Someone once said, “If you want to know how to live, you’ve got to know how to die.” You will never embrace life with trust in the goodness of God if you can’t trust his goodness in death. Paul sought after this trust: “That I may know Him…being made conformable to his death, so that I might attain to the resurrection from the dead. The cross makes it possible. Only embracing the cross. Jesus said we would need to take up our cross daily. We need to live life through the trust that goes beyond death in order to do that. It was Paul who said, “For we who are alive are always being given over to death for Jesus’ sake, so that his life may be revealed in our mortal body.” II Corinthians 4:11



“It is finished”

7. TRIUMPH OVER EVIL
While it happened totally on the plane of human history, the cross is the only event that changed eternity forever. The Bible talks quite naturally about the twin realms of natural or worldly and supernatural or heavenly. Use whatever words you like and they till talk about the same thing: carnal and spiritual, temporal and eternal, earthly and heavenly etc. Jesus death on the cross bound what was on the loose in the earth so that it was forever bound in the heavenly realm. He also loosed on the earth something that was loosed in the heavenly realm (Matthew 16). He bound the power of death and hell and loosed the power of life and heaven.

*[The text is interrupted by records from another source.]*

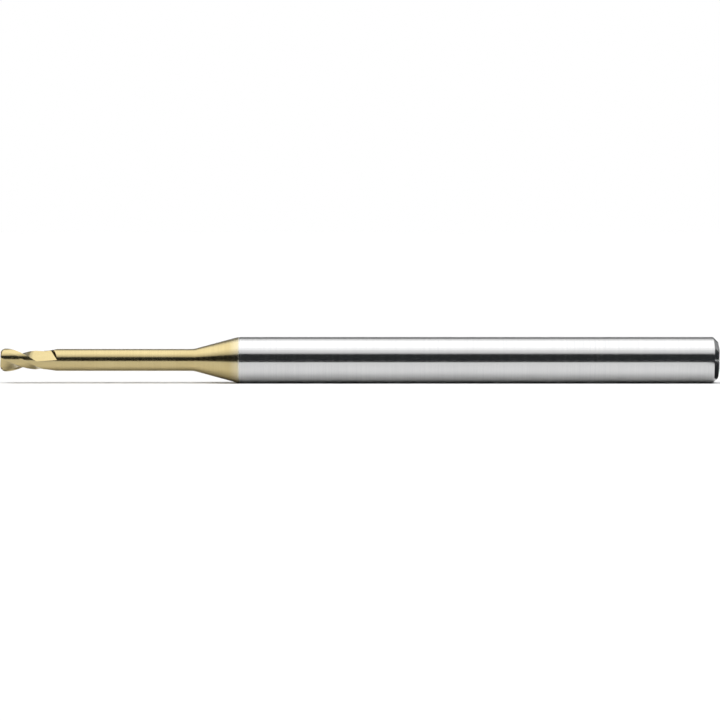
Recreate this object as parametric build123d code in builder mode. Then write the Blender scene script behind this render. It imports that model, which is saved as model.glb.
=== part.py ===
from build123d import *
import os
from math import atan2, cos, degrees, pi, radians, sin, sqrt, tan

# A two-flute corner-radius end mill with a long neck: a coated carbide cutter
# brazed into a ground shank. Millimetres.
#
# The tool's axis is the X axis, tip towards -X and shank towards +X. The origin
# is on the axis at the front end of the shank's wall, where a holder's grip can
# begin. A station is a distance from the tip along the axis. Across the axis,
# angles are counted from -Y towards -Z, the way that a right-hand helix turns
# as it runs towards the shank.

# ---- Driving dimensions: the whole tool ----
OVERALL_LENGTH = 62.6
SHANK_DIAMETER = 4.0
HEAD_DIAMETER = 2.0
NECK_DIAMETER = 1.91
NECK_REACH = 16.8  # from the tip to the small end of the taper
TAPER_HALF_ANGLE = 15.0
NECK_FILLET = 1.0  # hollow between the neck and the taper

# ---- Cutting head ----
HEAD_LENGTH = 3.0  # the length that has the full cutting diameter
HEAD_BACK_RUN = 0.12  # length of the slope from the head down to the neck
CORNER_RADIUS = 0.5
HELIX_ANGLE = 31.0
TIP_EDGE_ANGLE = -106.0  # where the first cutting edge stands at the tip
TOOTH_COUNT = 2

# ---- One tooth, in the section across the axis ----
LAND_ANGLE = 30.0  # primary relief, behind the cutting edge
LAND_DROP = 0.043  # how far the surface has fallen at the back of the land
HEEL_ANGLE = 85.0  # back of the secondary relief, behind the cutting edge
HEEL_DROP = 0.19
RAKE_ANGLE = 8.0
RAKE_DEPTH = 0.12  # height of the rake face
RELIEF_LENGTH = 4.7  # the reliefs follow the helix this far from the tip

# ---- Flute run-out, ground straight into the neck ----
FLUTE_LENGTH = 3.1  # the flute follows the helix this far from the tip
RUNOUT_LENGTH = 1.56  # from there to the middle of the run-out's end wall
RUNOUT_RISE_ANGLE = 2.7  # the run-out gets shallower towards the shank
RUNOUT_WALL_ANGLE = 25.5  # slant of the end wall across the tool

# ---- End teeth ----
END_RELIEF_ANGLE = 7.0
GASH_START = 0.08  # the gashes stop this far from the axis, at the chisel edge
GASH_DIP_ANGLE = 19.0  # the gash gets deeper towards the outside
GASH_BACK_ANGLE = 40.0

# ---- Spigot, socket and braze ----
SPIGOT_DIAMETER = 2.4
SPIGOT_LENGTH = 6.0  # from the back of the taper
SPIGOT_CHAMFER = 0.15
BRAZE_GAP = 0.05  # film thickness round the spigot and at its end
BRAZE_LINE = 0.08  # width of the line that shows between cutter and shank
BRAZE_RECESS = 0.02  # the line lies this far under the shank's surface
DRILL_POINT_HALF_ANGLE = 59.0

# ---- Rear end of the shank ----
END_CHAMFER = 0.42
END_DOME_RADIUS = 5.4

# ---- Worked out from the values above ----
HEAD_RADIUS = HEAD_DIAMETER / 2
NECK_RADIUS = NECK_DIAMETER / 2
SHANK_RADIUS = SHANK_DIAMETER / 2
SPIGOT_RADIUS = SPIGOT_DIAMETER / 2
SOCKET_RADIUS = SPIGOT_RADIUS + BRAZE_GAP
LINE_RADIUS = SHANK_RADIUS - BRAZE_RECESS
TAPER_LENGTH = (SHANK_RADIUS - NECK_RADIUS) / tan(radians(TAPER_HALF_ANGLE))
TAPER_BACK = -BRAZE_LINE
TAPER_FRONT = TAPER_BACK - TAPER_LENGTH
TIP = TAPER_FRONT - NECK_REACH
SPIGOT_END = TAPER_BACK + SPIGOT_LENGTH
SOCKET_END = SPIGOT_END + BRAZE_GAP
DRILL_POINT = SOCKET_RADIUS / tan(radians(DRILL_POINT_HALF_ANGLE))
REAR_END = TIP + OVERALL_LENGTH
END_FACE_RADIUS = SHANK_RADIUS - END_CHAMFER
DOME_HEIGHT = END_DOME_RADIUS - sqrt(END_DOME_RADIUS**2 - END_FACE_RADIUS**2)
DOME_EDGE = REAR_END - DOME_HEIGHT
WALL_BACK = DOME_EDGE - END_CHAMFER
LEAD = pi * HEAD_DIAMETER / tan(radians(HELIX_ANGLE))
TOOTH_PITCH = 360 / TOOTH_COUNT
OUTSIDE = 1.4 * max(HEAD_RADIUS, NECK_RADIUS)  # cuts reach out past the blank
LEAD_IN = 0.1  # helical cuts start this far in front of the tip
CUT_MARGIN = 0.2 * HEAD_RADIUS  # helical cuts reach past their edges
CUT_HEIGHT = 0.5 * HEAD_RADIUS


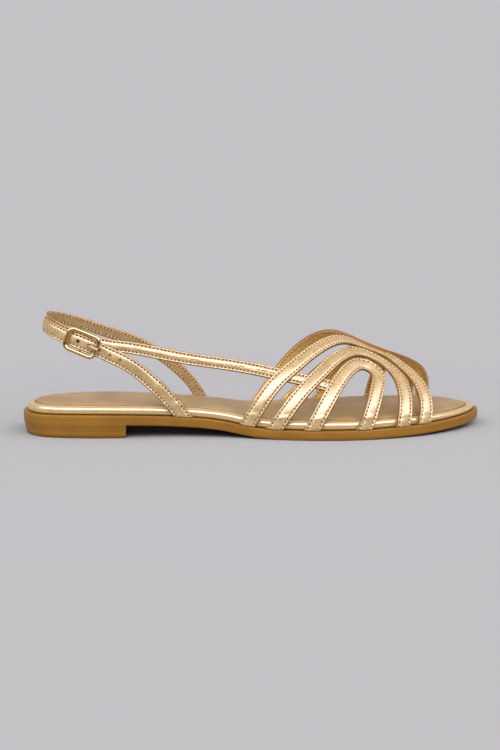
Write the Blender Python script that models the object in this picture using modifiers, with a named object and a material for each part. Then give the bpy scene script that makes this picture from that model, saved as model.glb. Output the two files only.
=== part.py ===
"""Flat gladiator sandal, right shoe: moulded sole, wrapped footbed, strap upper, buckle.

Metres. +X toe, -Y outer (lateral) side, +Z up, floor at z = 0.
"""
import math

import bmesh
import bpy
import numpy as np
from mathutils import Matrix, Vector

# Driving dimensions
SOLE_LENGTH = 0.250
SOLE_WIDTH = 0.0890
TOE_OFFSET = 0.0074
HEEL_RISE = 0.0072
TOE_SPRING = 0.0036
SOLE_THICKNESS = 0.0050
SOLE_LEDGE = 0.0023
HEEL_LENGTH = 0.0558
HEEL_TAPER = 0.0014
FOOTBED_HEIGHT = 0.0054
SOCK_THICKNESS = 0.0008
SOCK_MARGIN = 0.0043
PIECE_GAP = 0.0003
LAYER_GAP = 0.0004
FOOT_GAP = 0.0005
STRAP_WIDTH = 0.0078
SLING_WIDTH = 0.0064
STRAP_THICKNESS = 0.0016
INSTEP_HEIGHT = 0.0500
SLING_HEIGHT = 0.0590
SECTION_POWER = 1.35
BUCKLE_LENGTH = 0.0190
BUCKLE_WIDTH = 0.0131
BUCKLE_WIRE = 0.0022
BUCKLE_CORNER = 0.0040
BAR_WIRE = 0.0012
PRONG_WIRE = 0.0012
HOLE_SPACING = 0.0059
HOLE_SIZE = 0.0024
BUCKLE_STATION = 0.0340
SOLE_ROUND = 0.0006
SHOULDER_ROUND = 0.0024
SHELL_ROUND = 0.0004
CUSHION_EDGE = 0.0055
STRAP_ROUND = 0.0003
BLOCK_LAP = 0.0022

# How finely outlines are divided
SIDE_STEPS = 34
HEEL_STEPS = 14
HOLE_SIDES = 10

# Strap widths below the sling at which the buckle strap has left it
REST_FADE = 2.2

# Plan of the sole: share of length, half widths as shares of SOLE_WIDTH
PLAN = (
    # along, lateral, medial
    (0.010, 0.138, 0.123),
    (0.045, 0.256, 0.240),
    (0.110, 0.312, 0.312),
    (0.200, 0.335, 0.328),
    (0.330, 0.330, 0.268),
    (0.400, 0.346, 0.256),
    (0.450, 0.371, 0.288),
    (0.560, 0.459, 0.402),
    (0.650, 0.497, 0.473),
    (0.740, 0.477, 0.500),
    (0.840, 0.393, 0.461),
    (0.920, 0.257, 0.387),
    (0.975, 0.098, 0.275),
)

# Underside: share of length, share of HEEL_RISE, share of TOE_SPRING
UNDERSIDE = (
    # along, heel, toe
    (0.000, 0.95, 0.00),
    (0.120, 1.00, 0.00),
    (0.235, 0.96, 0.00),
    (0.336, 0.82, 0.00),
    (0.400, 0.65, 0.00),
    (0.432, 0.50, 0.00),
    (0.464, 0.28, 0.00),
    (0.506, 0.08, 0.00),
    (0.548, 0.00, 0.00),
    (0.600, 0.00, 0.00),
    (0.690, 0.00, 0.00),
    (0.740, 0.00, 0.06),
    (0.810, 0.00, 0.22),
    (0.880, 0.00, 0.44),
    (0.950, 0.00, 0.74),
    (1.000, 0.00, 1.00),
)

# Top line of the last: share of length, share of INSTEP_HEIGHT, share of SOLE_WIDTH
TOP_LINE = (
    # along, height, across
    (0.000, 2.200, 0.000),
    (0.300, 1.680, 0.010),
    (0.450, 1.360, 0.015),
    (0.550, 1.122, 0.020),
    (0.620, 1.054, 0.020),
    (0.680, 0.986, 0.022),
    (0.720, 0.878, 0.025),
    (0.760, 0.789, 0.030),
    (0.800, 0.716, 0.040),
    (0.840, 0.666, 0.050),
    (0.880, 0.622, 0.060),
    (0.920, 0.577, 0.070),
    (0.960, 0.500, 0.080),
    (1.000, 0.340, 0.085),
)

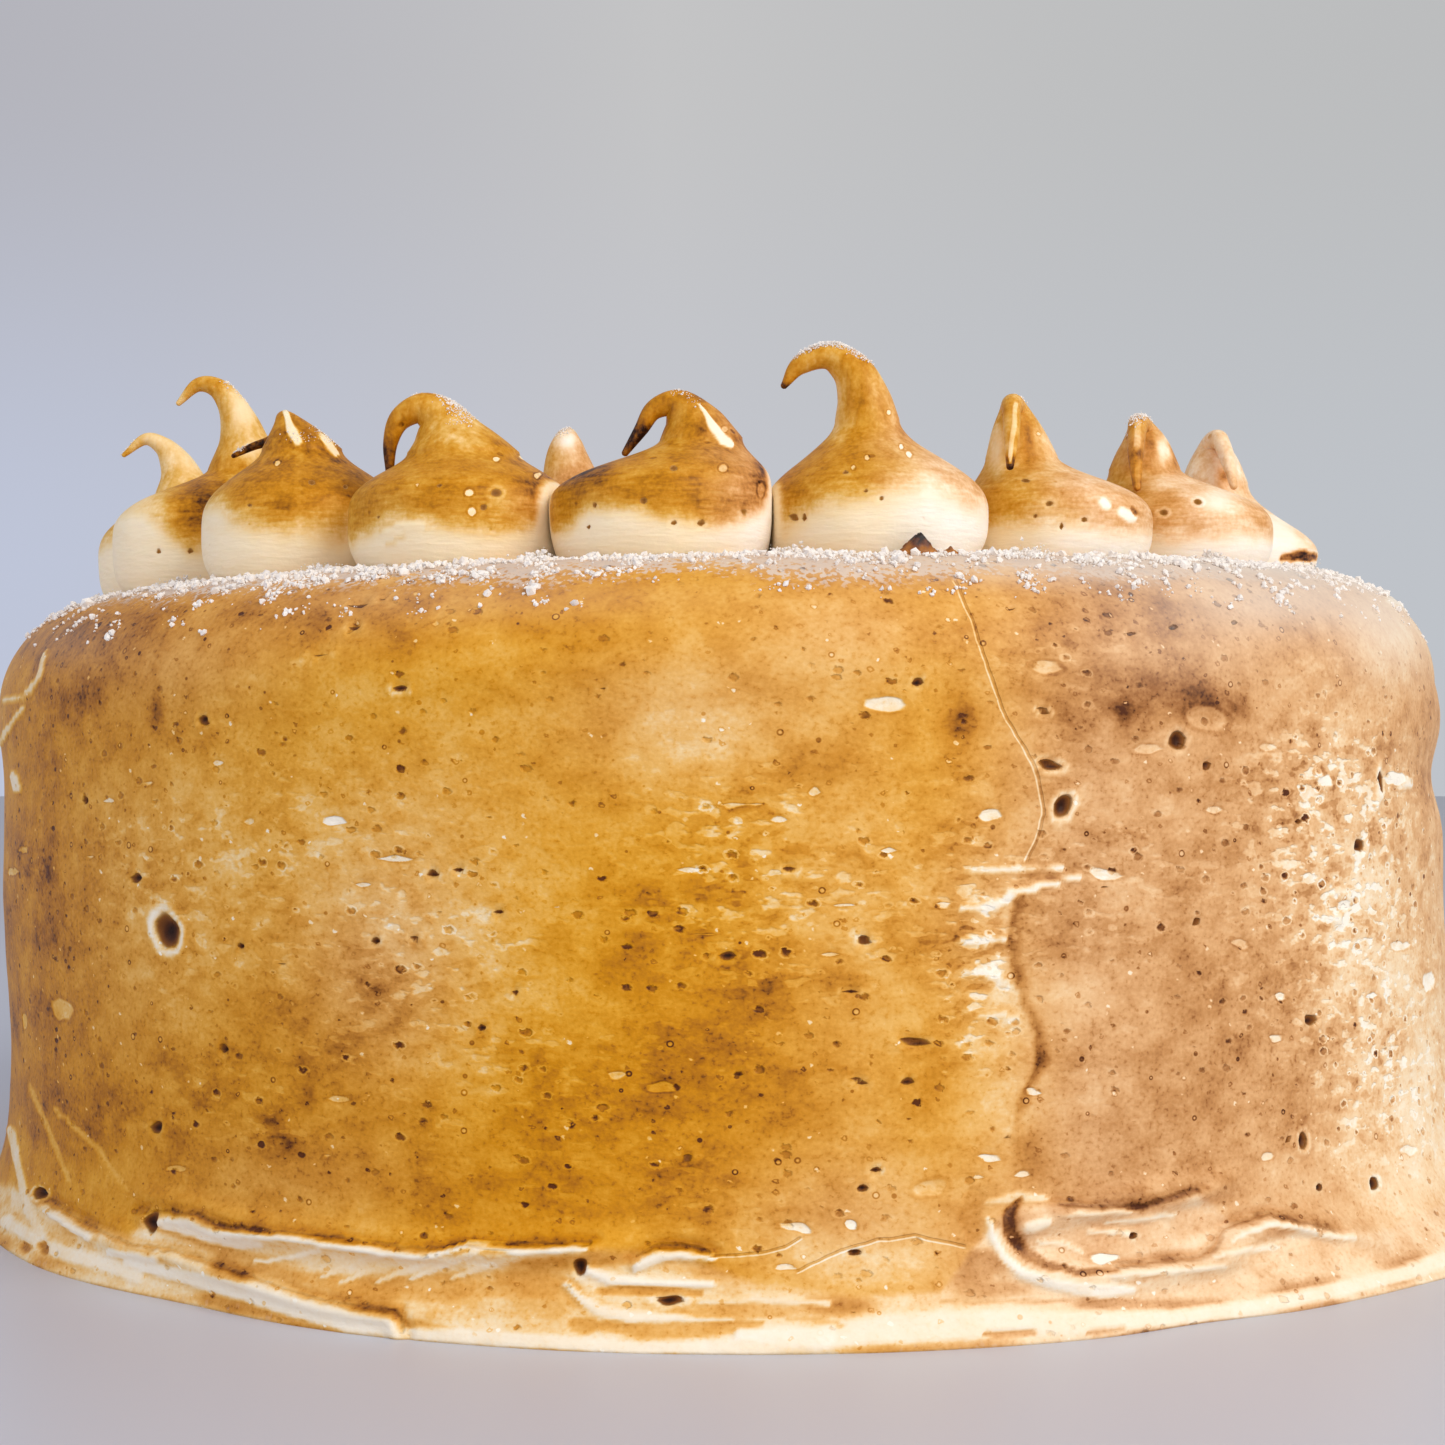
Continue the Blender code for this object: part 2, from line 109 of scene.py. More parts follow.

This is the triumph of the cross. The New Testament talks about it as a regal victory march:
13 When you were dead in your sins and in the uncircumcision of your sinful nature, God made you alive with Christ. He forgave us all our sins, 14 having canceled the written code, with its regulations, that was against us and that stood opposed to us; he took it away, nailing it to the cross. 15 And having disarmed the powers and authorities, he made a public spectacle of them, triumphing over them by the cross. Colossians 2
We are called to live the life of heaven even though we are on the earth. We are called to live as a tangible prophetic testimony to the lifestyle of heaven. The cross gives us the power and the authority to do this. Once again we need to take up our cross daily and follow him in order to fulfill this prophetic calling.